An audit on length of stay (LOS) for total knee replacement (TKR) patients following surgery highlighted that a number of patients were exceeding their predicted date of discharge (PDD), many due to not achieving traditional physiotherapy goals (90⁰ flexion, < 5 ° extension lack and good quadriceps function), despite being safely mobile and medically fit. This exposes patients to risk of harm due to prolonged stay within an acute hospital environment as well as inefficient utilisation of an in-patient bed. A Physiotherapy Supported Discharge Service (PSDS) had previously been piloted for six months. Phase 2 consisted of permanent service resign, continuing the PSDS and service evaluation.

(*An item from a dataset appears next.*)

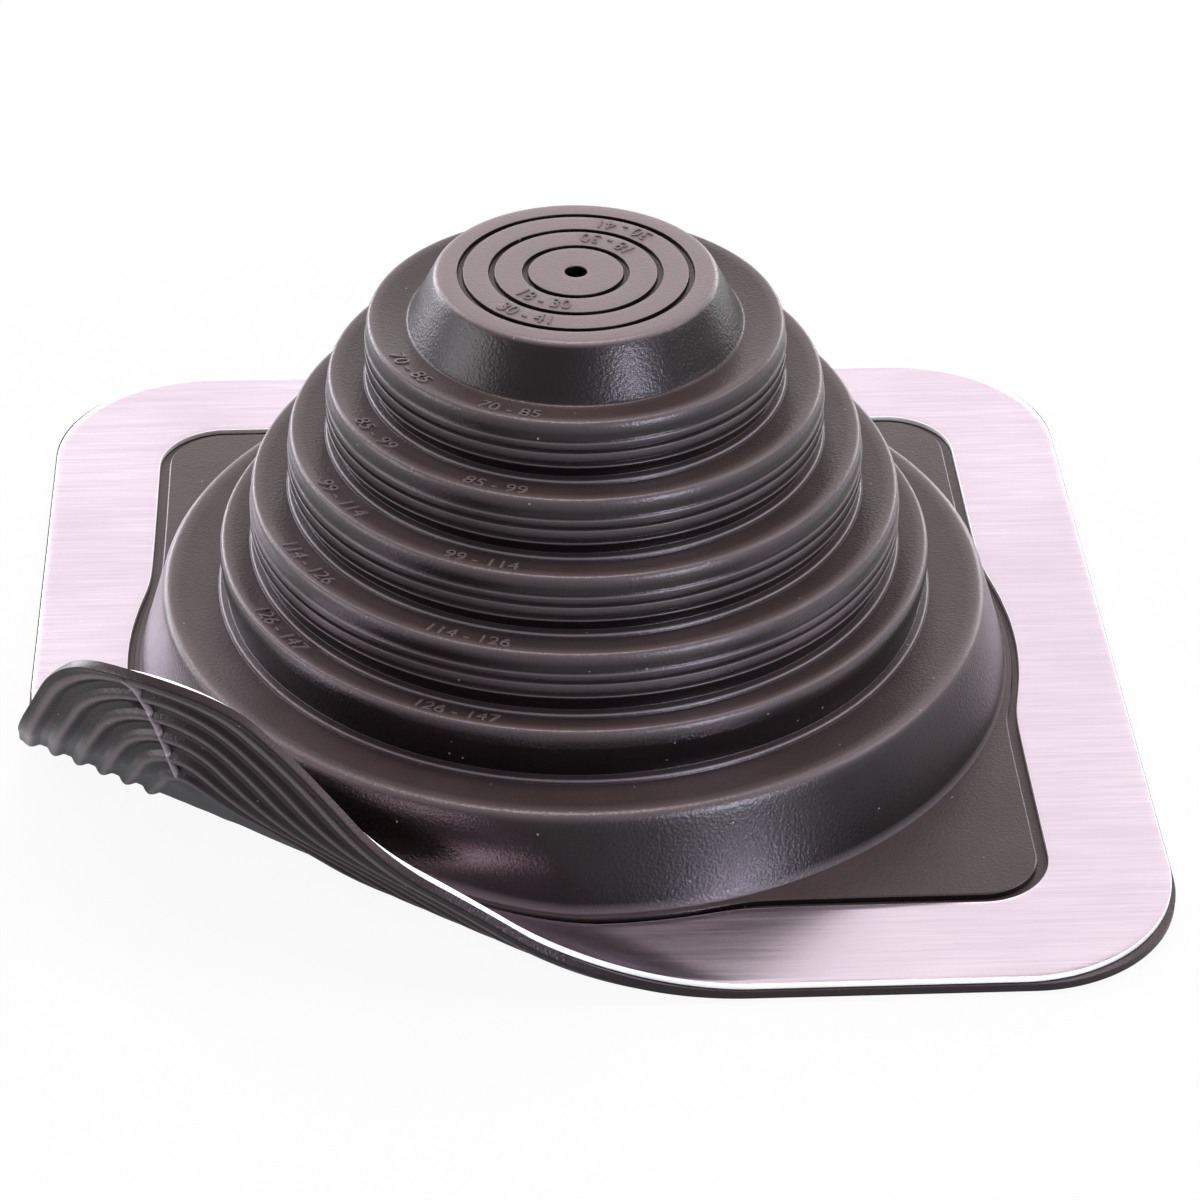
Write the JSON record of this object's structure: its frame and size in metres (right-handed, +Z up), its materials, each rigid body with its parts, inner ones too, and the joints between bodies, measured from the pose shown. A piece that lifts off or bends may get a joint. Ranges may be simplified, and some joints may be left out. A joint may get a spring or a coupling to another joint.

The pilot study consisted of a post-operative physiotherapy supported discharge service (PSDS) that utilised existing senior in-patient staff (cost neutral). Clinics were established within the existing physiotherapy gym on an orthopaedic ward. Criteria for consideration for PSDS included: post-operative knee arthroplasty patient, independently mobile, functionally independent/have correct level of support at home, pain adequately controlled, patient medically fit for discharge and consenting to referral. They were predominately from the Cardiff and Vale area and were able to make their own way in to the appointment. Clinics ran twice a week, providing appointments of 20 minutes per patient, with a maximum capacity of 12 patients per week. Patients continued to attend for up to two weeks until they had either reached their physiotherapy goals or out-patient physiotherapy had taken over their care.
In total, 158 patients have utilised the PSDS, saving at least 158 bed days over 14 months. 72% of these required only 1 appointment, 22% required 2 appointments and 5% required 3 appointments. Median length of stay reduced by 1.4 days and 57% of patients were discharged by their PDD. Phase 2 showed an increase of 7.3% of patients discharged within their PDD (4 days) and a 12% increase of people requiring only 1 clinic appointment. Fewer patients required 2 or 3 appointments in phase 2. In phase 2, there was an increase in patients who did not attend or could not attend their PSDS appointment-a large number of these were due to more timely out-patient appointments (within 2 weeks of discharge).
Patients have consistently reported high satisfaction rates with the PSDS model. On a 0-10 scale, 100% of those patients surveyed rated the PSDS service at 9 or above. All of them said they felt ready to leave hospital on discharge. Common themes of questions were identified including uncertainty of how to book their out-patient appointment, wound issues and clexane queries.
The PSDS continues to be successful and the trend is one of improvement shown in the results between phases 1 and 2. Further improvement could improve patient flow and theatre utilisation. The aim is to include other post-operative patients.
The PSDS has become a permanent service redesign and is working in collaboration with Enhanced Recovery After Surgery initiatives to further improve the percentage of patients being discharged on or before their PDD, therefore improving patient flow, reducing variation and potential harm.
This work was not funded.
This work was presented at Physiotherapy UK 2018.